Do I have to use low sodium beef broth? It’s better because you already salted the flour mixture and there’s Worcestershire sauce in there too. Regular broth can make the whole thing too salty and you can’t really fix that once it’s done.
What if my filling is too thin after the first bake? Mix 1 tablespoon cornstarch with 2 tablespoons cold water and stir it into the filling on the stovetop over medium heat until it thickens up. Don’t add more flour at that point because it won’t cook out and tastes weird.
Can I use fresh vegetables instead of frozen peas and corn? Yeah but you’ll need to blanch them first or they’ll be crunchy in the final dish. Frozen works better because they’re already partially cooked and you can just dump them in.
Why does the recipe say to rest it for 10-15 minutes before serving? The filling is basically lava when it first comes out and if you scoop into it right away everything runs all over the place. Letting it sit gives the sauce time to set up so you get actual portions instead of soup.
What if I don’t have Italian seasoning? Use ½ teaspoon each of dried basil oregano and thyme. That’s basically what Italian seasoning is anyway and it’ll taste the same.
Can I add potatoes to the filling? You could dice them small and add them with the carrots but they’d need to cook longer so you’d have to increase that first bake time to 30 minutes or the potatoes would still be hard. I haven’t done it because it seems like a lot.

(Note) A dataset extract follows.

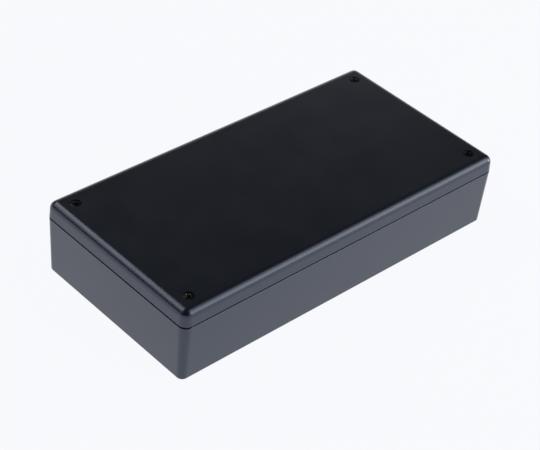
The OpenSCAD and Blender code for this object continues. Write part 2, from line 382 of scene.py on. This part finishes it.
def recessed_screw(settings, material, low, high, radius):
    """Mesh of a finished screw on the Z axis, with its cross recess punched in."""
    blank = to_object(screw_body(settings, low, high, radius), "screw_blank", material)
    cutters = [to_object(wing_cutter(settings, high, quarter_turn), "screw_punch", material)
               for quarter_turn in (False, True)]
    for cutter in cutters:
        cut = blank.modifiers.new("recess", "BOOLEAN")
        cut.operation = "DIFFERENCE"
        cut.solver = "EXACT"
        cut.object = cutter
    bpy.context.view_layer.update()
    finished = blank.evaluated_get(bpy.context.evaluated_depsgraph_get())
    mesh = bpy.data.meshes.new_from_object(finished)
    for thing in (blank, *cutters):
        bpy.data.objects.remove(thing)
    return mesh


def set_knurl(verts, count, old_turn, turn, crest, root, height):
    """Puts a rim's vertices at a height, at the crest and the root radius in turn, and turns the rim."""
    step = 2 * math.pi / count
    for vert in verts:
        slot = round((math.atan2(vert.co.y, vert.co.x) - old_turn) / step) % count
        spot = slot * step + turn
        reach = root if slot % 2 else crest
        vert.co = (math.cos(spot) * reach, math.sin(spot) * reach, height)


def insert_levels(settings, low, high, radius):
    """Heights of the rims of the insert's outside, each with its crest and root radius and its turn."""
    plain = radius - settings.groove
    valley = radius - settings.knurl
    soft = 0.1 * MM
    steps = 6
    levels = [(plain - soft, plain - soft, low, 0), (plain, plain, low + soft, 0)]
    for foot, start, end in (
        (high - 2 * settings.band - settings.gap, 0, settings.slant),
        (high - settings.band, settings.slant, 0),
    ):
        levels.append((plain, plain, foot, start))
        levels.append((radius - soft, valley - soft / 2, foot, start))
        for step in range(1, steps):
            along = step / steps
            turn = start + (end - start) * along
            levels.append((radius, valley, foot + settings.band * along, turn))
        levels.append((radius - soft, valley - soft / 2, foot + settings.band, end))
        levels.append((plain, plain, foot + settings.band, end))
    return levels[:-1]


def insert_body(settings, low, high, radius):
    """Threaded insert on the Z axis: two bands knurled in opposite directions, a groove and a lead-in."""
    count = 2 * settings.teeth
    bm = bmesh.new()
    bmesh.ops.create_circle(bm, segments=count, radius=radius)
    bmesh.ops.rotate(bm, verts=bm.verts, cent=(0, 0, 0), matrix=Matrix.Rotation(-math.pi / 2, 3, "Z"))
    edges = bm.edges[:]
    old_turn = 0
    for number, (crest, root, height, turn) in enumerate(insert_levels(settings, low, high, radius)):
        if number:
            made = bmesh.ops.extrude_edge_only(bm, edges=edges)["geom"]
            edges = [item for item in made if isinstance(item, bmesh.types.BMEdge)]
        rim = {vert for edge in edges for vert in edge.verts}
        set_knurl(rim, count, old_turn, turn, crest, root, height)
        old_turn = turn
    bore = settings.bore
    inside = helix(bore + settings.thread, bore, THREAD_PITCH, low, high)
    mouth = bore + settings.chamfer
    foot_chamfer = 0.2 * MM
    limit_radius(inside, lambda r, z: max(r, mouth + z - high, bore + low + foot_chamfer - z))
    thread = bpy.data.meshes.new("thread")
    inside.to_mesh(thread)
    inside.free()
    bm.from_mesh(thread)
    bpy.data.meshes.remove(thread)
    for height in (low, high):
        bmesh.ops.triangle_fill(bm, edges=open_rim(bm, height), use_beauty=True, normal=(0, 0, 1))
    return bm


# Stage

# Name, azimuth and elevation in degrees, distance, width and height in metres, and brightness
LAMPS = (
    ("rear_left_box", 199.0, 50.0, 1.4, 1.0, 0.36, 3.2),
    ("left_box", 230.0, 36.0, 1.4, 0.7, 0.36, 1.3),
    ("front_right_box", 38.0, 27.0, 1.4, 1.15, 0.72, 3.1),
    ("upper_right_box", 50.0, 50.0, 1.4, 0.7, 0.36, 1.5),
    ("low_right_box", 62.0, 7.0, 1.4, 0.36, 0.3, 12.0),
    ("rear_right_box", 138.0, 18.0, 1.4, 0.8, 0.36, 0.8),
)
LAMP_COLOUR = "fffdf8"
ROOM_COLOUR = "c8ccd4"
ROOM_BRIGHTNESS = 0.02
# Radius and height of the points of the floor's section, in metres
FLOOR_PROFILE = ((0, 0), (3.0, 0), (3.3, 0.04), (3.6, 0.18), (3.8, 0.4), (3.9, 0.7))
FLOOR_STEPS = 64
# Camera fitted to the outline, the seam and the screws of the photograph
SENSOR_WIDTH_MM = 36
LENS_MM = 109.03
LENS_SHIFT = (-0.0105, -0.02705)


def direction(azimuth, elevation):
    """Unit vector from the box to a camera or lamp: azimuth 0 is -Y and 90 degrees is +X."""
    flat = math.cos(elevation)
    return Vector((math.sin(azimuth) * flat, -math.cos(azimuth) * flat, math.sin(elevation)))


def aimed(centre, towards, distance, roll=0.0):
    """Place at this distance from the centre that looks back at it."""
    aim = towards.to_track_quat("Z", "Y").to_matrix().to_4x4()
    return Matrix.Translation(centre + towards * distance) @ aim @ Matrix.Rotation(roll, 4, "Z")


def floor_board(material):
    """Round board that runs far out and then sweeps up into a low wall."""
    bm = bmesh.new()
    verts = [bm.verts.new((radius, 0, height)) for radius, height in FLOOR_PROFILE]
    edges = [bm.edges.new(pair) for pair in zip(verts, verts[1:])]
    bmesh.ops.spin(bm, geom=verts + edges, cent=(0, 0, 0), axis=(0, 0, 1),
                   angle=2 * math.pi, steps=FLOOR_STEPS, use_merge=True)
    bmesh.ops.remove_doubles(bm, verts=bm.verts, dist=TOUCH)
    board = to_object(bm, "floor_board", material)


# Steps

class PROJECTBOX_OT_finish_mouldings(bpy.types.Operator):
    """Gives the base and the lid their moulded finish"""
    bl_idname = "project_box.finish_mouldings"
    bl_label = "Finish base and lid"

    def execute(self, context):
        finish = moulded_abs(context.scene.project_box.moulding)
        for name in ("base", "lid"):
            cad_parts[name].data.materials[0] = finish
        return {"FINISHED"}


class PROJECTBOX_OT_make_screws(bpy.types.Operator):
    """Makes the four countersunk screws that hold the lid"""
    bl_idname = "project_box.make_screws"
    bl_label = "Make screws"

    def execute(self, context):
        settings = context.scene.project_box.screw
        finish = black_zinc(settings)
        _, low, high, radius = turned_place(SCREW_NODES[0])
        pattern = recessed_screw(settings, finish, low, high, radius)
        for number, node in enumerate(SCREW_NODES):
            axis = turned_place(node)[0]
            mesh = pattern.copy()
            turn = settings.turn + number * SCREW_TURN_STEP
            finish_mesh(mesh, finish, Matrix.Translation(axis) @ Matrix.Rotation(turn, 4, "Z"))
            piece = bpy.data.objects.new("lid_" + node, mesh)
            context.scene.collection.objects.link(piece)
            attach(piece, node)
            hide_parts(node)
        bpy.data.meshes.remove(pattern)
        return {"FINISHED"}


class PROJECTBOX_OT_make_inserts(bpy.types.Operator):
    """Makes the four knurled brass inserts in the pillars"""
    bl_idname = "project_box.make_inserts"
    bl_label = "Make inserts"

    def execute(self, context):
        settings = context.scene.project_box.insert
        finish = turned_brass(settings)
        for node in INSERT_NODES:
            axis, low, high, radius = turned_place(node)
            body = insert_body(settings, low, high, radius)
            piece = to_object(body, "brass_" + node, finish, Matrix.Translation(axis))
            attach(piece, "base")
            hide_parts(node)
        return {"FINISHED"}


class PROJECTBOX_OT_build_stage(bpy.types.Operator):
    """Builds the floor, the lamps and the camera"""
    bl_idname = "project_box.build_stage"
    bl_label = "Build stage"

    def execute(self, context):
        settings = context.scene.project_box.stage
        scene = context.scene
        floor_board(white_board(settings))
        middle = (CAD_BOX[0] + CAD_BOX[1]) / 2
        for name, azimuth, elevation, distance, width, height, brightness in LAMPS:
            light = bpy.data.lights.new(name, "AREA")
            light.shape = "RECTANGLE"
            light.size = width
            light.size_y = height
            light.energy = brightness * math.pi * width * height
            light.color = linear(LAMP_COLOUR)
            lamp = bpy.data.objects.new(name, light)
            towards = direction(math.radians(azimuth), math.radians(elevation))
            lamp.matrix_world = aimed(middle, towards, distance)
            scene.collection.objects.link(lamp)
        world = bpy.data.worlds.new("studio")
        world.use_nodes = True
        dim = world.node_tree.nodes["Background"]
        dim.inputs["Color"].default_value = (*linear(ROOM_COLOUR), 1)
        dim.inputs["Strength"].default_value = ROOM_BRIGHTNESS
        scene.world = world
        scene.view_settings.view_transform = "Standard"
        view = bpy.data.cameras.new("camera")
        view.sensor_width = SENSOR_WIDTH_MM
        view.lens = LENS_MM
        view.shift_x, view.shift_y = LENS_SHIFT
        camera = bpy.data.objects.new("camera", view)
        camera.matrix_world = aimed(middle, direction(settings.azimuth, settings.elevation),
                                    settings.distance, settings.roll)
        scene.collection.objects.link(camera)
        scene.camera = camera
        return {"FINISHED"}


class PROJECTBOX_PT_panel(bpy.types.Panel):
    """Lists the steps that dress the box"""
    bl_idname = "PROJECTBOX_PT_panel"
    bl_label = "Project box"
    bl_space_type = "VIEW_3D"
    bl_region_type = "UI"
    bl_category = "Project Box"

    def draw(self, context):
        for step in STEPS:
            self.layout.operator(step.bl_idname)


STEPS = (
    PROJECTBOX_OT_finish_mouldings,
    PROJECTBOX_OT_make_screws,
    PROJECTBOX_OT_make_inserts,
    PROJECTBOX_OT_build_stage,
)
CLASSES = (MouldingSettings, ScrewSettings, InsertSettings, StageSettings, BoxSettings, *STEPS,
           PROJECTBOX_PT_panel)


def register():
    for item in CLASSES:
        bpy.utils.register_class(item)
    bpy.types.Scene.project_box = bpy.props.PointerProperty(type=BoxSettings)


def unregister():
    del bpy.types.Scene.project_box
    for item in reversed(CLASSES):
        bpy.utils.unregister_class(item)


def main():
    register()
    bpy.ops.project_box.finish_mouldings()
    bpy.ops.project_box.make_screws()
    bpy.ops.project_box.make_inserts()
    bpy.ops.project_box.build_stage()


if __name__ == "__main__":
    main()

My biscuits burned on top but weren’t done underneath what happened? Your oven might run hot or you put the rack too high. Next time move the rack to the center position and check at 10 minutes instead of waiting the full 12.
Do I need to grease the skillet before starting? No the olive oil for browning the beef is enough and the filling has butter in it. Adding more fat just makes everything greasy.
Can I double this recipe? Not in one skillet unless you have a really huge one. Better to make two separate batches in two pans because if you crowd everything the beef won’t brown right and the biscuits won’t fit.